Brunswick tackles influenza successfully
The preface notes that the capital cities had ‘no machinery in the shape of emergency hospitals for dealing with any widespread epidemic’. In Brunswick:
- an emergency hospital was established in the Central State School for cases that could not be treated in the home;
- district inspectors were sent out urging early notification of cases and advising that treatment was free;
- as it was an industrial suburb, breadwinners were ‘in fear of debt’ and so ‘in many cases endeavoured to fight off the disease in order that his weekly wage should not suffer’. The council decided to meet rent and household bills during treatment and convalescence and to pay a further week’s wages to carry through to the next wage payment;
- with the second wave a larger hospital was needed and with the assistance of the Department of Defence this was opened at Broadmeadows – 150 beds – it was set up over one weekend;
- all medical men in the municipality co-operated;
- ambulances and private cars driven by citizens were utilised to transport patients.

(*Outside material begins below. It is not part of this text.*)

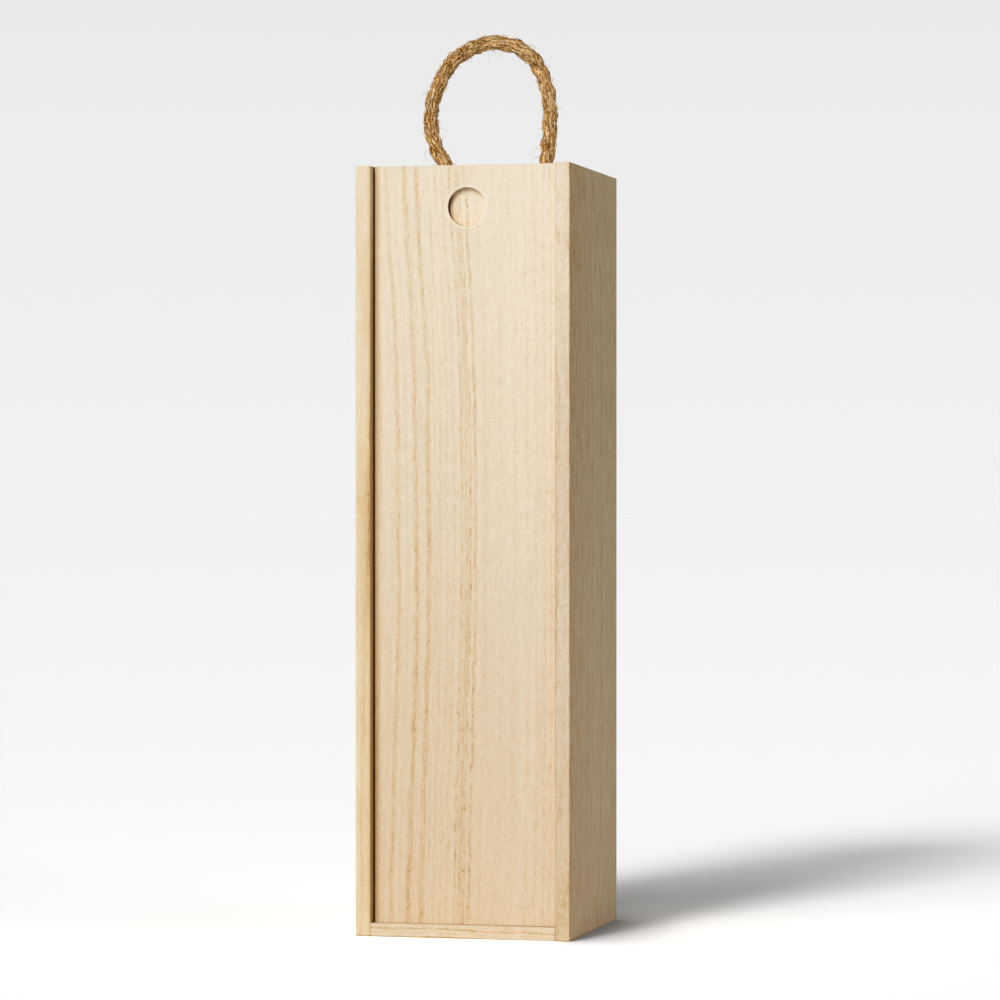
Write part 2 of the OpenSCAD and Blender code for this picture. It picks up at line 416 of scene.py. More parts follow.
def wood(name, order, figure, tone=None, *, seed, stain, gold=0.3, grain=1.0):
    """Bare sanded paulownia. order names the axes across, through and along the board. Over its
    tone lie wide streaks, faint rubbing marks across the board, the growth lines of the figure,
    dashes and specks of open pores that crowd in those lines, and short fibres, which also make
    the relief. tone adds stain, gold, painted shade and painted warm light by place, and grain
    scales the short fibres."""
    f = Finish(bpy.data.materials.new(name))
    axes = dict(zip("xyz", f.axes()))
    across, deep, along = (axes[letter] for letter in order)
    lines, crowd = figure(f, across, deep, along)
    moved = along + seed * 211.0
    dashes = f.noise(f.vector(across * 1.5, deep * 1.5, moved * 0.28), 1.0)
    specks = f.noise(f.vector(across * 1.7, deep * 1.7, moved * 0.9), 1.0)
    fibre = f.noise(f.vector(across * 1.35, deep * 1.35, moved * 0.20), 1.0)
    speckle = f.noise(f.vector(across * 1.45, deep * 1.45, moved * 1.1), 3.0, 0.75)
    mottle = f.noise(f.vector(across * 0.5, deep * 0.5, moved * 0.32), 2.0)
    streak = f.noise(f.vector(across * 0.35, deep * 0.35, moved * 0.012), 2.0, 0.6)
    rubbed = f.noise(f.vector(across * 0.14, deep * 0.14, moved + across * 0.3), 1.0)
    grit = f.noise(f.vector(across * 2.6, deep * 2.6, moved * 1.9), 0.0)
    open_pores = f.smooth(dashes, 0.52, 0.66) * 0.6 + f.smooth(specks, 0.53, 0.68) * 0.8
    open_pores = open_pores * (crowd + 0.06)
    short = ((fibre - 0.5) * 0.36 + (speckle - 0.5) * 0.52) * (crowd + 0.8) * grain
    wide = (streak - 0.5) * 0.22 + (mottle - 0.5) * 0.17 + (rubbed - 0.5) * 0.09
    level = lines + open_pores * 0.39 + short + wide + (grit - 0.5) * 0.34 + stain
    deeper = open_pores * 1.3 + lines * 1.8 + gold
    painted_shade = warm_light = 0.0
    if tone:
        more, golden, painted_shade, warm_light = tone(f, axes["x"], axes["y"], axes["z"])
        level = level + more
        deeper = golden + deeper
    color = f.mix(deeper, f.ramp(level, PALE_STOPS), f.ramp(level, GOLD_STOPS))
    # Painted warm light: multiplies the colour by a warm factor where tone asks for it
    color = f.mix(warm_light, color, WARM_LIGHT_FACTOR, "MULTIPLY")
    # Painted shade: mixes the colour towards near-black wood
    color = f.mix(painted_shade, color, PAINTED_SHADE_COLOUR)
    rough = 0.55 + speckle * 0.14 + open_pores * 0.12 + painted_shade * 0.5
    height = fibre * 0.5 + speckle * 0.5 - open_pores * 0.9 + (specks - 0.5) * crowd * 1.2
    return f.surface(color, rough, height, 0.12 * MM, 0.8 * grain, 0.25)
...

The other health advice publications include:
- Tonsils and Adenoids, 1915, 4 pages, W.S. 5. Deakin University has a digitised copy – click on the titles to see Deakin’s copies. The following are also held by and digitised by Deakin: Whooping Cough, W.S. 1 likely published in 1920 as it refers to statistics for the year ending 1919, Facts About Measles, W.S. 6, and About Mumps, W.S. 8. These last two are identified by Deakin as published in 1930 but the reason for this date is not apparent from the text. The publication date of 1915 assigned by Deakin to Tonsils and Adenoids seems unlikely as no. 5 in a series is likely to be published after no. 1 which can be dated with some certainty as from around 1920. On the other hand Tonsils and Adenoids is in quite a different style to the other booklets held by Deakin. Any thoughts, information, comments welcomed;
- Your Teeth and Your Health, 1922, 16 pages, with a cheery cover and technical illustrations. The State Library of Victoria has a digitised copy – click on the title to see the full booklet;
- Home Nursing, thought to be three editions, two in the 1920s and one in the ’30s. The State Library of Victoria has a digitised copy of one they date as the 193- . It has a plain cover and the same illustrations about making beds as are given in Influenza. The hairstyles of the patient has been changed between the books, hard for this writer to use as a guide to the date of publication but a former colleague from the State Library of Victoria has advised that the Influenza patient looks like every WW1 soldier’s girlfriend and the Nursing patient looks like a flapper, thus 1920s/early 30s;
- The Colonial Mutual Life Cookery Book, thought to be four editions from 1920s (48 pages) , 1930s (70 pages), 1950s (70 pages). They are listed in Hoyle’s Annotated Bibliography of Australian Domestic Cookery Books. The 1920s and 1950s editions can be seen online at the State Library of Victoria . The 1920s’ edition has a cheerful cover of a woman holding a steaming pie with utensils strewn artistically about her. The 1950s’ cook has a slightly harried look and is thin despite or because of the volume of food she is piling in the oven. The first part of all books have advice about what food does for the body and how much and what to eat; then comes the recipes;
- What you should know about cancer, c. 1924-6. Has an interesting cover and many line drawing illustrations;
- The Child and its Welfare, thought to be three editions 1928, 1929 and 1940, all 24 pages with no illustrations. No digital version available as at September 2020;
- What to do about Overweight: A Booklet of Interest to Those Above Normal Weight, 35 pages. The date of publication is identified as 1930. There are some wonderful exercise illustrations and many tables about calories and appropriate weight;
- Family Welfare and Home Nursing, 32 pages; the date of publication identified as 194-.